フランス革命期、亡命していたユグノーは帰国できたの?

フランス革命期、亡命していたユグノーは帰国できたの?

ルイ14世によるナントの勅令廃止で亡命したユグノーも、革命政府の宗教自由政策によって帰国が可能になった。国外生活で培った技能や資本が帰還後の経済発展につながったのである。本ページでは、フランス革命の亡命者政策や宗教的寛容の実例を理解する上で重要なこのテーマについて、さらに詳しく掘り下げ解説していく。

かつてルイ14世による弾圧を逃れてフランス国外に亡命したプロテスタント、いわゆるユグノーたちは、フランス革命によって宗教の自由が認められたあと、祖国に戻ることができたのでしょうか? 彼らはどこにいたのか、帰国したとしてどんな扱いを受けたのか──フランス社会との関係や影響も含めて、ユグノー亡命者のその後について教えてください!
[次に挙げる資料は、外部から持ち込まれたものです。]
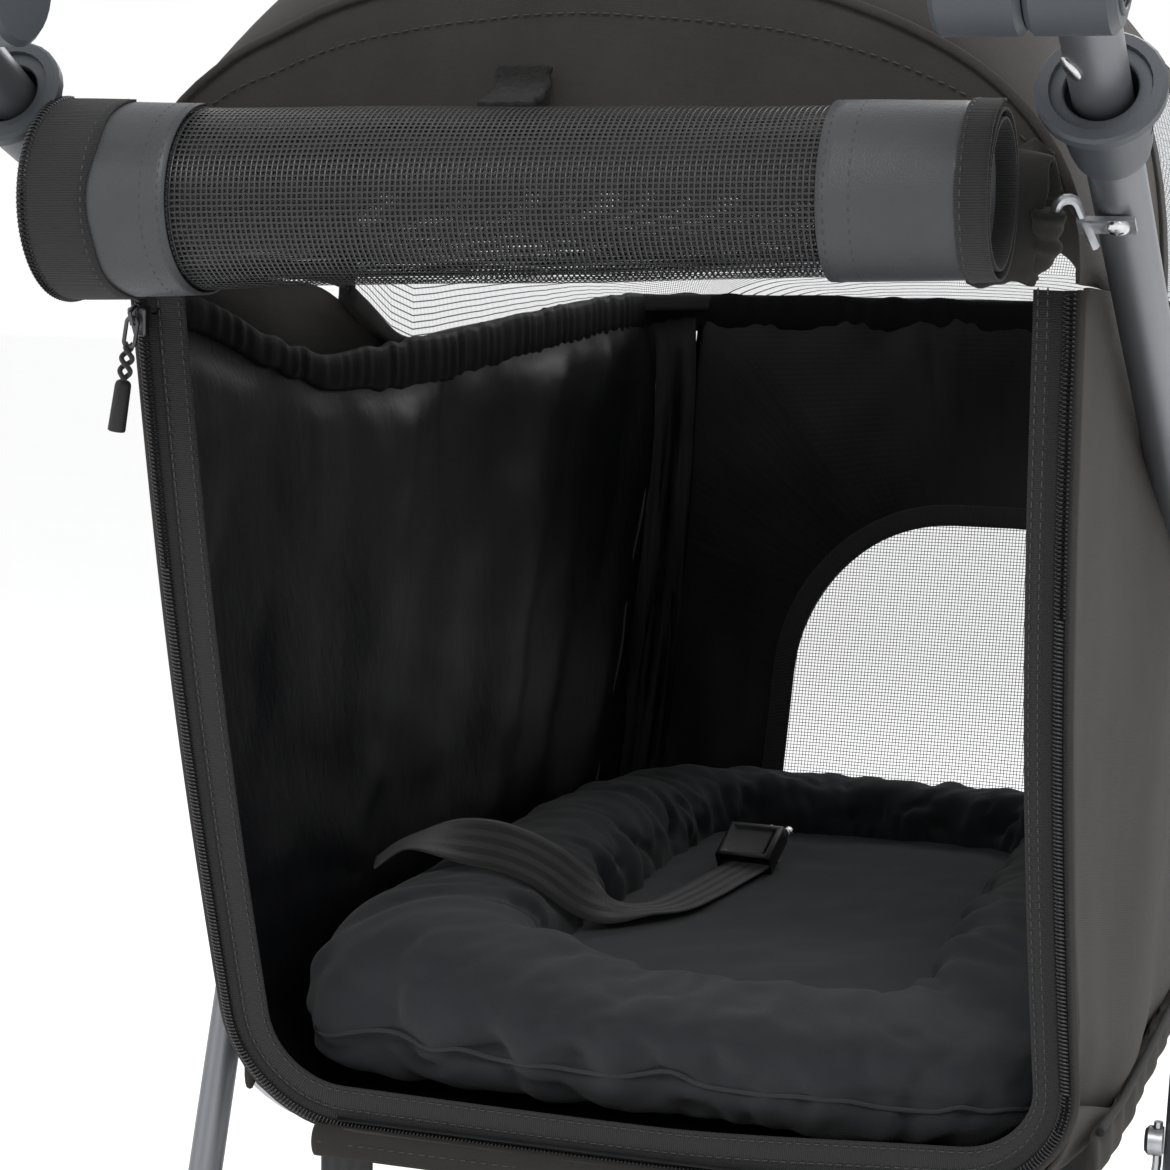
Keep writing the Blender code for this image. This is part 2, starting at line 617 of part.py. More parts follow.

ユグノー(フランスのカルヴァン派プロテスタント)は、17世紀後半のルイ14世によるナントの勅令廃止によって大規模な弾圧を受け、およそ20万人が国外へ逃れました。
彼らはスイス、オランダ、イングランド、ドイツ、さらには北アメリカや南アフリカなど、信教の自由が比較的保障された地域で移住先の社会に根を張っていきます


では、フランス革命後の「宗教の自由」の流れを受けて、亡命していた彼らは帰国したのでしょうか?
答えは一部はイエス、でも全体としてはノーです。


亡命のきっかけ──ヴァシーの虐殺からナントの勅令廃止まで

ユグノーへの迫害の歴史は、実は革命よりずっと前から始まっています。
その代表例が1562年の「ヴァシーの虐殺」。これはフランス宗教戦争のきっかけとなった事件で、カトリック勢力がプロテスタント礼拝を襲撃し、多くの死傷者を出しました。


このような流血の歴史の果てに、1598年のナントの勅令でようやく一定の信仰の自由が認められますが、ルイ14世は1685年にこれを廃止。
その結果、プロテスタント信者は改宗を強いられ、拒否すれば逮捕・拷問・追放という厳しい弾圧が行われ、多くが国外へ逃れざるを得ませんでした。


ヴァッシーの虐殺

『ヴァシーの虐殺』/16世紀フランス学派
1562年にフランス、ヴァシーで発生したユグノーに対する虐殺事件を描いた作品。この出来事はフランス宗教戦争の触発となり、長期にわたる宗教的対立の火種となった。
(出典:Creative Commons Public Domainより)


革命が開いた帰国の扉──でも開けた人は少数

1789年の人権宣言では、「宗教的信念の自由」が保障され、1791年にはプロテスタントにも完全な市民権が与えられました。
このことは、亡命ユグノーにとって名実ともに「帰国可能な状態」が整ったことを意味します。


しかし実際には、帰国したのはごく一部でした。


その理由は大きく2つ──


  1. すでに移住先で定住し、経済的にも文化的にも根付いていたため
  2. フランス国内には未だ残る偏見や不信感があったため


たとえばイングランドやオランダでは、ユグノーが商人や技術者、軍人として成功をおさめており、あえて不安定なフランスに戻るメリットは小さかったのです。
また、革命期のフランス自体が非常に不安定で、宗教政策も一貫していなかった(ジャコバン派の急進的な反教権主義など)ため、「自由が保障された」とはいえ、実際の暮らしが安定していたわけではありませんでした。


ユグノーの影響は、帰国よりも「外からの刺激」として残った

とはいえ、ユグノー亡命者の存在はフランスの宗教・経済・文化に間接的な影響を与え続けました。
たとえば、彼らが持ち出した技術や知識(時計製造、織物、銀行業など)は、各国で発展し、それが逆にフランスへの刺激にもなったのです。


また、亡命ユグノーの子孫がナポレオン時代やその後の政界・軍界・学界に登場する例もあります。
直接帰国はせずとも、「ディアスポラ的な存在」としてフランスとの関係を保ち続けた人々も多くいました。


そして、19世紀に入るとユグノーに対する歴史的評価も変化し、宗教的寛容の象徴として語られるようになります。



このように、フランス革命によってプロテスタントへの宗教的寛容は制度として実現され、ユグノーが「帰ってこれる国」にはなったものの、実際に戻ってきた人は限られていました。


多くのユグノーはすでに移住先で新たな人生を築いており、フランスに戻るよりも、外から祖国の変化を見守る立場を選んだのです。
それでも、フランス社会にとってユグノーの記憶は「宗教的排除の歴史」として深く刻まれ、革命が生んだ宗教の自由の意義を強く照らす存在であり続けました。